Ce lo dice l’art 34, comma 1 ter 1-ter del codice, come modificato dal decreto sviluppo: “ Ai fini dell’applicazione delle disposizioni in materia di protezione dei dati personali, i trattamenti effettuati per finalità amministrativo – contabili sono quelli connessi allo svolgimento delle attività di natura organizzativa, amministrativa, finanziaria e contabile, a prescindere dalla natura dei dati trattati. In particolare, perseguono tali finalità le attività organizzative interne, quelle funzionali all’adempimento di obblighi contrattuali e precontrattuali, alla gestione del rapporto di lavoro in tutte le sue fasi, alla tenuta della contabilità e all’applicazione delle norme in materia fiscale, sindacale, previdenziale – assistenziale, di salute, igiene e sicurezza sul lavoro”;
Quindi, nonostante l’art 3 bis dell’art 5, in via di introduzione, lasci sibillinamente intendere che tali dati si riferiscano solo ai rapporti tra imprese e relativi ai dati delle stesse imprese, la verità è ben diversa visto che non si comprende come si possa pensare a dati personali delle imprese ( e non invece dei lavoratori) quando la norma parla di rapporto di lavoro, di posizione assistenziale, previdenziale , sindacale e di igiene e sicurezza del lavoro.

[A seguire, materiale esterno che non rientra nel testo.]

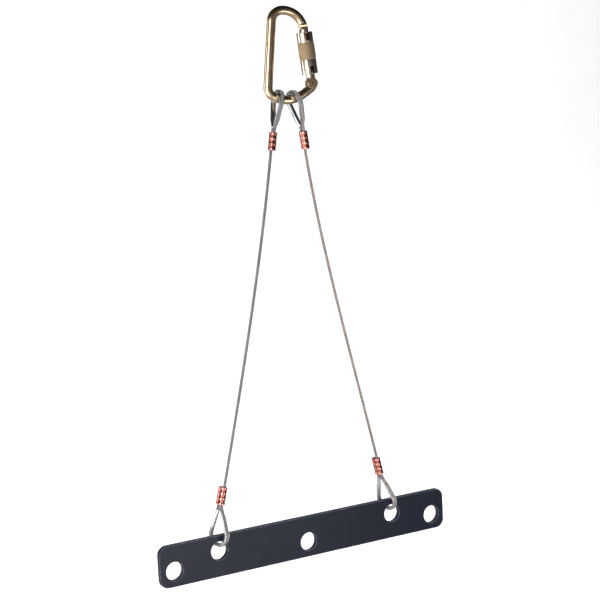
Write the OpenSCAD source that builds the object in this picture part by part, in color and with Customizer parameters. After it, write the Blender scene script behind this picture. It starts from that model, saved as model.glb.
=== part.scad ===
// Wire rope hanging spreader bar: an auto-locking steel carabiner carries two wire rope legs,
// and the legs carry a flat steel bar with three load holes.
// Units are millimetres. +X runs along the bar, +Y away from the front, +Z up.
// The origin is the hang point, on the inside of the carabiner's top bow.

/* [Spreader bar] */
// Length of the bar
bar_length = 406.4; // [400:0.1:420]
// Height of the bar on edge
bar_height = 50.8; // [50:0.1:56]
// Thickness of the bar
bar_thick = 6.35; // [5:0.05:6.5]
// Radius of the bar's four corners
bar_corner = 11; // [6:0.5:18]
// Diameter of the load holes and of the cable holes
hole_d = 22.2; // [21.5:0.1:23]
// Bevel at both mouths of every hole
hole_bevel = 0.5; // [0.4:0.05:0.8]
// Distance of a hole's centre from the nearest edges
hole_inset = 19.05; // [18.5:0.05:20]
// Distance of each cable hole from the bar's middle
cable_hole_x = 123.8; // [120:0.1:128]

/* [Hanging height] */
// Height of the hang point above the bar's centre line
hang_height = 629.5; // [600:0.5:700]

/* [Carabiner] */
// Diameter of the round steel stock
stock_d = 10.8; // [10.4:0.1:11]
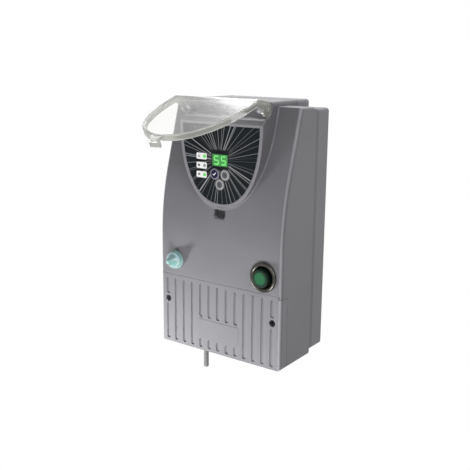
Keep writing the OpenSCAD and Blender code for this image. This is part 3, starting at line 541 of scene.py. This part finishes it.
# %% Rounded lower corners of the catch recess
CATCH_X, CATCH_Z, CATCH_R = 6.2 * MM, 14.8 * MM, 3 * MM
CATCH_Y, CATCH_DEPTH, CATCH_SHY = -73.5 * MM, 6 * MM, 0.08 * MM
corners = []
for side in (-1, 1):
    axis = (side * (CATCH_X - CATCH_R), CATCH_Y, CATCH_Z + CATCH_R)
    middle = (side * (CATCH_X - CATCH_R / 2), CATCH_Y, CATCH_Z + CATCH_R / 2)
    bpy.ops.mesh.primitive_cylinder_add(vertices=48, radius=CATCH_R, depth=3 * CATCH_DEPTH,
                                        location=axis, rotation=(math.pi / 2, 0, 0))
    hollow = bpy.context.object
    bpy.ops.mesh.primitive_cube_add(size=1, location=middle, scale=(CATCH_R, CATCH_DEPTH, CATCH_R))
    corner = bpy.context.object
    cut = corner.modifiers.new("round", "BOOLEAN")
    cut.operation, cut.object, cut.solver = "DIFFERENCE", hollow, "EXACT"
    bpy.ops.object.modifier_apply(modifier=cut.name)
    bpy.data.objects.remove(hollow)
    for vertex in corner.data.vertices:
        spot = corner.matrix_world @ vertex.co
        if spot.y < CATCH_Y:
            rise = spot.z - LEAN_Z
            spot.y = FRONT_Y + CATCH_SHY + rise * rise / (2 * LEAN_R)
            vertex.co = corner.matrix_world.inverted() @ spot
    corners.append(corner)
ride(seat(merged("catch_corners", corners)), "case", "case_plastic", case_grey)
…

Appare chiaro quindi che da oggi in poi anche il tema dei dati sensibili dei lavoratori che riguardano per esempio, le condizioni di salute degli stessi lavoratori, l’appartenenza alle organizzazioni sindacali e cosi via, non saranno più protetti dalle norme del codice privacy che impongono l’adozione delle misure di sicurezza per il trattamento dei dati personali.
Questo significa tra l’altro che i dati sensibili dei lavoratori, ( nelle comunicazioni tra imprese) in quanto esclusi dall’ambito di applicazione del codice della privacy potranno liberamente essere ceduti a terzi senza il consenso, trattati senza che il lavoratore ne sappia nulla, immagazzinati ed usati in tutti i campi possibili e immaginabili cosi come le banche dati contenenti tali dati non dovranno più essere protette da misure di sicurezza come quelle relative a tutti gli altri dati personali.
Insomma, una vera e propria “baggianata”.
E veniamo adesso a quella che viene presentata come la grande innovazione del decreto sviluppo: la carta di identità elettronica.
L’introduzione di un documento “unico” in grado di contenere in un solo “badge” tutti i nostri dati potrebbe essere una bella idea non fosse per alcuni elementi.
1) la sperimentazione della carta di identità elettronica va avanti da dieci anni con momenti che, se non si trattasse di soldi pubblici, non è difficile definire come di pura comicità ( con vicende che non è qui possibile raccontare ma che saranno oggetto di approfondimento nei prossimi giorni nelle testate generaliste).
2) la carta di identità elettronica presentata come la grande innovazione del decreto sviluppo non ha grande efficacia se non è accompagnata dagli strumenti contenuti nella stessa carta che consentono al cittadino di interagire con la pubblica amministrazione, se infatti come appare dal decreto sviluppo la carta di identità contiene solo un insieme di informazioni integrate e non consente al cittadino di accedere ai servizi delle pubbliche amministrazioni per fare cose semplici come la richiesta di certificati, la possibilità di depositare documenti etc etc non si comprende a cosa serva un tesserino in pvc se non quell0 di sostituire ad un documento cartaceo un tesserino plastificato, senza alcuna utilità pratica.
3) Per avere un efficacia nei confronti delle Pubbliche Amministrazioni la carta deve contenere già in sé gli strumenti quali la PEC o la firma digitale e consentire cosi al cittadino di adottarla sulla rete come strumento di interazione con la pubblica amministrazione, ma per fare questo già all’origine la carta deve avere efficacia interattiva ( per esempio adottando l’identificazione del cittadino ai fini della concessione della PEC o della firma digitale già all’atto del rilascio della carta di identità) e non statica come invece appare dalla norma.